WHAT THE EXERCISE ASKS: Reproduce the lines from the one bearing "zip(*points))), Vector(map(max, zip(*points)))" through the one bearing "obj.parent = None", inclusive. Copy them exactly; include no other line.

====

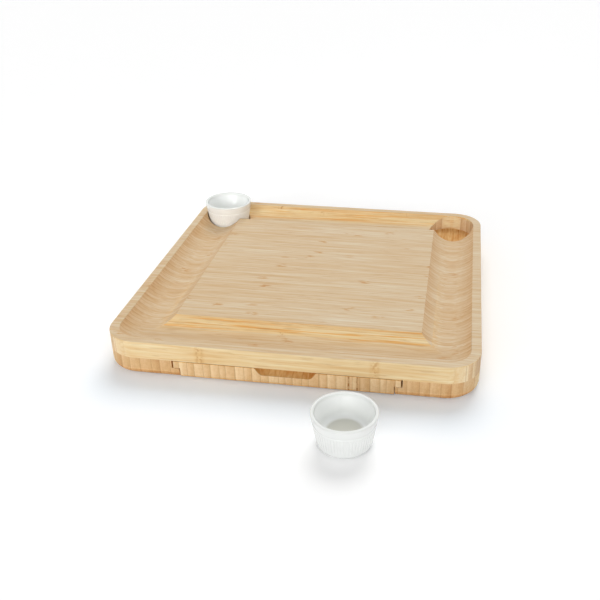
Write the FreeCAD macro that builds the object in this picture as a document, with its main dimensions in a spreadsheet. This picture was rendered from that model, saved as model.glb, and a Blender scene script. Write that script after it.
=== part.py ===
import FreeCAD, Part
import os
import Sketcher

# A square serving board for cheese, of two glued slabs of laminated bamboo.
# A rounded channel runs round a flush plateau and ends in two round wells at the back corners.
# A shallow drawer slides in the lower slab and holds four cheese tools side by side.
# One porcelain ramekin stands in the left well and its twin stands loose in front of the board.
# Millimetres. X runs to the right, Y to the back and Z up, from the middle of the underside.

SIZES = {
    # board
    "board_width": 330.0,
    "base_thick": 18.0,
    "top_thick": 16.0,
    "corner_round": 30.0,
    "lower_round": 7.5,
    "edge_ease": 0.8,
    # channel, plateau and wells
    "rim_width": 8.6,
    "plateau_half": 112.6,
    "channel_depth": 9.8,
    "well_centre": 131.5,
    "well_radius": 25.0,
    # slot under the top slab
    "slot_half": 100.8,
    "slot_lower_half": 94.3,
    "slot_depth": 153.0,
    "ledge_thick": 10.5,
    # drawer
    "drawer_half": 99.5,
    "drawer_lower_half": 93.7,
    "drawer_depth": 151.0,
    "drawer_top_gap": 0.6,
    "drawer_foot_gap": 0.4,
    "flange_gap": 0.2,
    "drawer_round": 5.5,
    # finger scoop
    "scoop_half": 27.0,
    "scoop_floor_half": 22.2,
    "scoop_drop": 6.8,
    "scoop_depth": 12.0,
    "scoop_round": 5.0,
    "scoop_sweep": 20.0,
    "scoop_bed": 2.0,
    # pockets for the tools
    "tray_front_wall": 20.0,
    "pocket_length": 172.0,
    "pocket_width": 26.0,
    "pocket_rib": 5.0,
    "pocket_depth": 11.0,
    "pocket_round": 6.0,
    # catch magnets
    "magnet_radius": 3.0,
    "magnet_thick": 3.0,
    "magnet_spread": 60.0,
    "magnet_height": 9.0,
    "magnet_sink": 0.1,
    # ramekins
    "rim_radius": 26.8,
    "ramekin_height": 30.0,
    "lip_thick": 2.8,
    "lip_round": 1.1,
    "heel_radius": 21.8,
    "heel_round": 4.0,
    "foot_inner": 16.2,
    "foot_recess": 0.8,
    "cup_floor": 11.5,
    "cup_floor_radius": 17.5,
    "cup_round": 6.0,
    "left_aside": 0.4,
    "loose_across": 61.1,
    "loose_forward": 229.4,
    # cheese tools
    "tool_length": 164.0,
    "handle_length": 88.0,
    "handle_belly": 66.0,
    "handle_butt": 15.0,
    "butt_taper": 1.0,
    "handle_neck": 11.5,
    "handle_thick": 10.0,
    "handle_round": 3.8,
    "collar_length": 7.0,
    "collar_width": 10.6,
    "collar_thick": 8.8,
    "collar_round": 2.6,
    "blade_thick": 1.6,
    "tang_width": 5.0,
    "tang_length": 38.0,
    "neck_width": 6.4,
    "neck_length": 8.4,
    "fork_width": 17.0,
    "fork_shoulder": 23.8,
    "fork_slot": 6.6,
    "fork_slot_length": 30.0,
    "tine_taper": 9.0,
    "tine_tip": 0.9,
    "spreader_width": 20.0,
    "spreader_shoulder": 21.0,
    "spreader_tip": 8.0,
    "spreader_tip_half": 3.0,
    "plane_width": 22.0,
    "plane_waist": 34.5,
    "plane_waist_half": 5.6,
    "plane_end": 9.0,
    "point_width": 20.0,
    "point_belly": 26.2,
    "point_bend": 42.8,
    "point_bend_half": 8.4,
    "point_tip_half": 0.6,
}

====

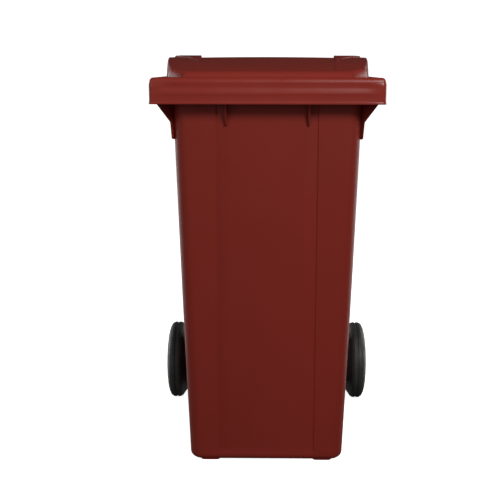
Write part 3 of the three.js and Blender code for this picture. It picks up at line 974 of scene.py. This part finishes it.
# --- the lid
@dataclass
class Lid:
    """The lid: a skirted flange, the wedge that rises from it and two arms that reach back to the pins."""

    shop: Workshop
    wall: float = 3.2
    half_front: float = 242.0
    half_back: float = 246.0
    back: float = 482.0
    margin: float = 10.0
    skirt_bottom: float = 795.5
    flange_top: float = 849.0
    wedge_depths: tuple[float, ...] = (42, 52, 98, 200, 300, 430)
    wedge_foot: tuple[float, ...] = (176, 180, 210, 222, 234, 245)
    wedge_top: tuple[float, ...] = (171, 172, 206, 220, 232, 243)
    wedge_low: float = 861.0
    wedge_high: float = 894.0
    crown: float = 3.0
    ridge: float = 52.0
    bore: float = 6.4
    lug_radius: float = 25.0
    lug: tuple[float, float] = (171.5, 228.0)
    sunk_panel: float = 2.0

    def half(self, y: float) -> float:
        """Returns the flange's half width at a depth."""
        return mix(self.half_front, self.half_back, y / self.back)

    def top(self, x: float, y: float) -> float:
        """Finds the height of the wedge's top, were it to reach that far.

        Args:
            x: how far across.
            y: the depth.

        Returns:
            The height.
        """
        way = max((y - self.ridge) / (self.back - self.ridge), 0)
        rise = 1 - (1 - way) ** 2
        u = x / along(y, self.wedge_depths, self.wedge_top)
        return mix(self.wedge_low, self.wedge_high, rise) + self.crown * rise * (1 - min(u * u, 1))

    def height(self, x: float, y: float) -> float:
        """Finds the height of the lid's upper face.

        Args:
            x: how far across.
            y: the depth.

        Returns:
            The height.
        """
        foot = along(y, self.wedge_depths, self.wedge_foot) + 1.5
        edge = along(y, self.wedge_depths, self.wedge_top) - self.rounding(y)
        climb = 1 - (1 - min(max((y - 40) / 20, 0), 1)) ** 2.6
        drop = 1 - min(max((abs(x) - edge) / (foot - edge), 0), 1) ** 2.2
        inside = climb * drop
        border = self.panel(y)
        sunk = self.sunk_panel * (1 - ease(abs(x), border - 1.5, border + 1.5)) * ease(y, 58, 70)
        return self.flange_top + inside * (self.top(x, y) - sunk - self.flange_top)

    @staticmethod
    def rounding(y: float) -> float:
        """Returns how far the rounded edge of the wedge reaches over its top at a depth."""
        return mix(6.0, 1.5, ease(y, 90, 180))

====

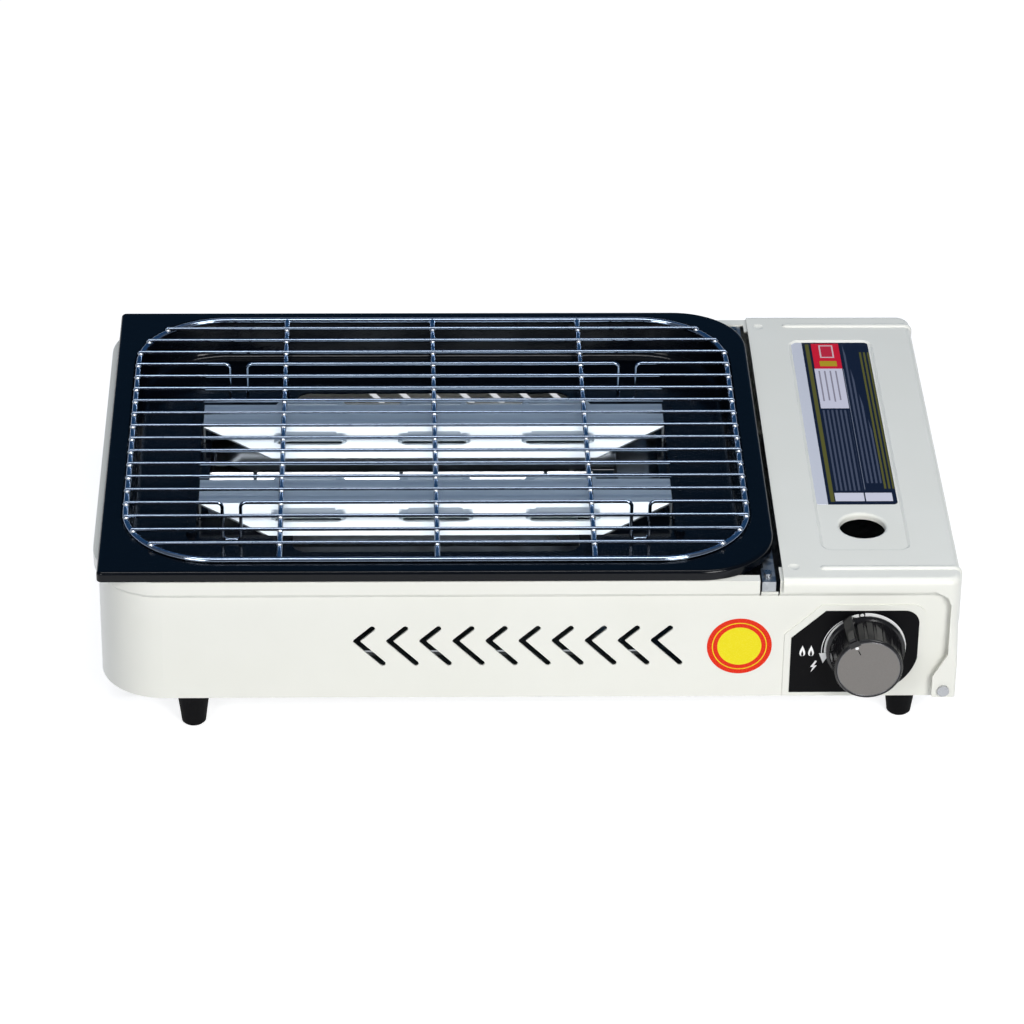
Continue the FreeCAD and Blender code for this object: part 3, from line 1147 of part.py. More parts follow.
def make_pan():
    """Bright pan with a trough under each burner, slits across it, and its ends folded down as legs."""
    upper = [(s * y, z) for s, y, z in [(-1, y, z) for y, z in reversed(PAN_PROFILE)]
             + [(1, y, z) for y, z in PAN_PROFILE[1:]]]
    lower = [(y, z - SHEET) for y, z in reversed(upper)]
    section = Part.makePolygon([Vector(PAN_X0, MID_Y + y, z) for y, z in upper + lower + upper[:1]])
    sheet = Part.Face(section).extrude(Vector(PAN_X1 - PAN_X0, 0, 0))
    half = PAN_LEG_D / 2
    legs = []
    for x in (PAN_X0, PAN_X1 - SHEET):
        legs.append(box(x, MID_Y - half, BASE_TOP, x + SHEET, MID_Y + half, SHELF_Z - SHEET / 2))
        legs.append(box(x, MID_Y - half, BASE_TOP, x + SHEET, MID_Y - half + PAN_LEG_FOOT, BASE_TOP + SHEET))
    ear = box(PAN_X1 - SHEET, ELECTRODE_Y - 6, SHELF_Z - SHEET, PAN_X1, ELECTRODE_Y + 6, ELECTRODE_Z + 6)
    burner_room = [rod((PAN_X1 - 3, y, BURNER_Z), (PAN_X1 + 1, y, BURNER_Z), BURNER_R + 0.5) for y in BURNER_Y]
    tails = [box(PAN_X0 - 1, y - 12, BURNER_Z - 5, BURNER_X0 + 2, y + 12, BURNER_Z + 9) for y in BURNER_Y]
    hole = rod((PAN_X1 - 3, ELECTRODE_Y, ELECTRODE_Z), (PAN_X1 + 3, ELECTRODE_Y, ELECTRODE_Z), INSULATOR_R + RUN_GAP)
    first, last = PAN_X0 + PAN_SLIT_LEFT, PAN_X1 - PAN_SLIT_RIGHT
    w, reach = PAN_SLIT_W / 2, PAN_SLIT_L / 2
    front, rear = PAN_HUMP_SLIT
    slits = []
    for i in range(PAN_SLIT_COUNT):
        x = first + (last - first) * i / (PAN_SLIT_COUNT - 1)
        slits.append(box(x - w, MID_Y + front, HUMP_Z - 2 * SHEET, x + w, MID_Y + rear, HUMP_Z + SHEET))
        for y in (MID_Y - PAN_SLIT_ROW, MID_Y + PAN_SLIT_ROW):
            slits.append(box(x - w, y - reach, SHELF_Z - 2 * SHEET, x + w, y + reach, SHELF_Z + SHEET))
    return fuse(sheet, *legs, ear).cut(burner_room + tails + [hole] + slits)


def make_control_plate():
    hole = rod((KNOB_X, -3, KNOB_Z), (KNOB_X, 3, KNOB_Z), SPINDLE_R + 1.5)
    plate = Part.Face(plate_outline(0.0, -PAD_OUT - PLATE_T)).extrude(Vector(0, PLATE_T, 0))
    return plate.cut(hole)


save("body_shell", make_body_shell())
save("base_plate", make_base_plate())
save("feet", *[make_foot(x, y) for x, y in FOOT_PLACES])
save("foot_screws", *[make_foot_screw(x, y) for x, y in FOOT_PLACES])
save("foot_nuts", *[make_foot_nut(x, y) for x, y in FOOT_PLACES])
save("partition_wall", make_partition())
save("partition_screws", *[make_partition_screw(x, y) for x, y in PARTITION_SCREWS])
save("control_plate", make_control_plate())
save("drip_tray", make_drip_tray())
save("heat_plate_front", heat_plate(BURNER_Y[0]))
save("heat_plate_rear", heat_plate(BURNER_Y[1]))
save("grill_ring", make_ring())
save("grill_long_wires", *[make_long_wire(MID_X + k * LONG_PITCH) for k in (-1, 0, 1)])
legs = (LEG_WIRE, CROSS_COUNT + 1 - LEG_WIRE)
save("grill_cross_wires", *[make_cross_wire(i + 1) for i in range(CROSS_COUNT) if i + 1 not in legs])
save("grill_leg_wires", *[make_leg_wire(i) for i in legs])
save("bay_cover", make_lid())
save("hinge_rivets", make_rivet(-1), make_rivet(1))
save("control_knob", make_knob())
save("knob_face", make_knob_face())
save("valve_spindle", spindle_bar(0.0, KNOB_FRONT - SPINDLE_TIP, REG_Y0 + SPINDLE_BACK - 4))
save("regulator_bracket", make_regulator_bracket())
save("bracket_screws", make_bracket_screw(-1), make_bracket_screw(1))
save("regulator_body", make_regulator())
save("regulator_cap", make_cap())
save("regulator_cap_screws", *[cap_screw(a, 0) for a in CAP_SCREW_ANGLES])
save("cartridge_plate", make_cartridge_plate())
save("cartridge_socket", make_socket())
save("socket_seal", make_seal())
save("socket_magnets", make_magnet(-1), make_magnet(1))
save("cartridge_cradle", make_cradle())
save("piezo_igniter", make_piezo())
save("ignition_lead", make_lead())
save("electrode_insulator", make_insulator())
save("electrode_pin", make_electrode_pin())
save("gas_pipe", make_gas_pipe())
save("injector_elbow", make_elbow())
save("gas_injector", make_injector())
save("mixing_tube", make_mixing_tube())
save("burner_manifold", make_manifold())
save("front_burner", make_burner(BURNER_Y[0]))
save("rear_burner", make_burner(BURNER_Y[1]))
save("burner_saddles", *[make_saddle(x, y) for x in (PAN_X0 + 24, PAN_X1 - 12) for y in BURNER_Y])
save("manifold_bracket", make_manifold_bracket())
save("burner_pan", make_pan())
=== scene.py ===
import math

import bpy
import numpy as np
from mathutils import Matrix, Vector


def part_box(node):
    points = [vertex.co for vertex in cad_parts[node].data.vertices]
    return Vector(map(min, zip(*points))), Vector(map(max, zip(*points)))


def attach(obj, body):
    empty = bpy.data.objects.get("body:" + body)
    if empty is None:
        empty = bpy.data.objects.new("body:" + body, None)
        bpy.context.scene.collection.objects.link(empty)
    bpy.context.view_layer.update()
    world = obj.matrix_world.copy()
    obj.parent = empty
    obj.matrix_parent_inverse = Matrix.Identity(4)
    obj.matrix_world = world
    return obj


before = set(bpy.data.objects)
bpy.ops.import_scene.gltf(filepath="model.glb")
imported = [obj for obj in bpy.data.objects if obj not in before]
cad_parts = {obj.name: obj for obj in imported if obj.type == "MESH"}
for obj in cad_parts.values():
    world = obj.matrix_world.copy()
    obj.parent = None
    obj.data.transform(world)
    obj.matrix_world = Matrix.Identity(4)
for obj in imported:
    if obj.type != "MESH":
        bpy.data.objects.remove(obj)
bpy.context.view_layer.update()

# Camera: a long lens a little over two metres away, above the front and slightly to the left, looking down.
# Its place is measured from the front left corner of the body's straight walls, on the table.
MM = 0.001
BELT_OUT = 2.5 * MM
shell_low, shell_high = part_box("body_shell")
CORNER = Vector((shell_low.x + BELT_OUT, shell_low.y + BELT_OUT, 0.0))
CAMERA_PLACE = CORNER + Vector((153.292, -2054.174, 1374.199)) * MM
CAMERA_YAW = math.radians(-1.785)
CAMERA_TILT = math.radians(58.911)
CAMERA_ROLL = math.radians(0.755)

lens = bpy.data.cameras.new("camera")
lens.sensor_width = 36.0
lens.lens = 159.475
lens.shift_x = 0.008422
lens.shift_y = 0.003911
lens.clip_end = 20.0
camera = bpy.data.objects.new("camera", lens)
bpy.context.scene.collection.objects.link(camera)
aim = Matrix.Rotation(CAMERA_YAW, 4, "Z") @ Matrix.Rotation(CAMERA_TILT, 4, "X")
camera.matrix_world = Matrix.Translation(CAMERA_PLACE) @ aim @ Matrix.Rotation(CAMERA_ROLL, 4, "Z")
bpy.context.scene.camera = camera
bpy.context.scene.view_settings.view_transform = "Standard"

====

WRITTEN ANSWER:
    return Vector(map(min, zip(*points))), Vector(map(max, zip(*points)))


def attach(obj, body):
    empty = bpy.data.objects.get("body:" + body)
    if empty is None:
        empty = bpy.data.objects.new("body:" + body, None)
        bpy.context.scene.collection.objects.link(empty)
    bpy.context.view_layer.update()
    world = obj.matrix_world.copy()
    obj.parent = empty
    obj.matrix_parent_inverse = Matrix.Identity(4)
    obj.matrix_world = world
    return obj


before = set(bpy.data.objects)
bpy.ops.import_scene.gltf(filepath="model.glb")
imported = [obj for obj in bpy.data.objects if obj not in before]
cad_parts = {obj.name: obj for obj in imported if obj.type == "MESH"}
for obj in cad_parts.values():
    world = obj.matrix_world.copy()
    obj.parent = None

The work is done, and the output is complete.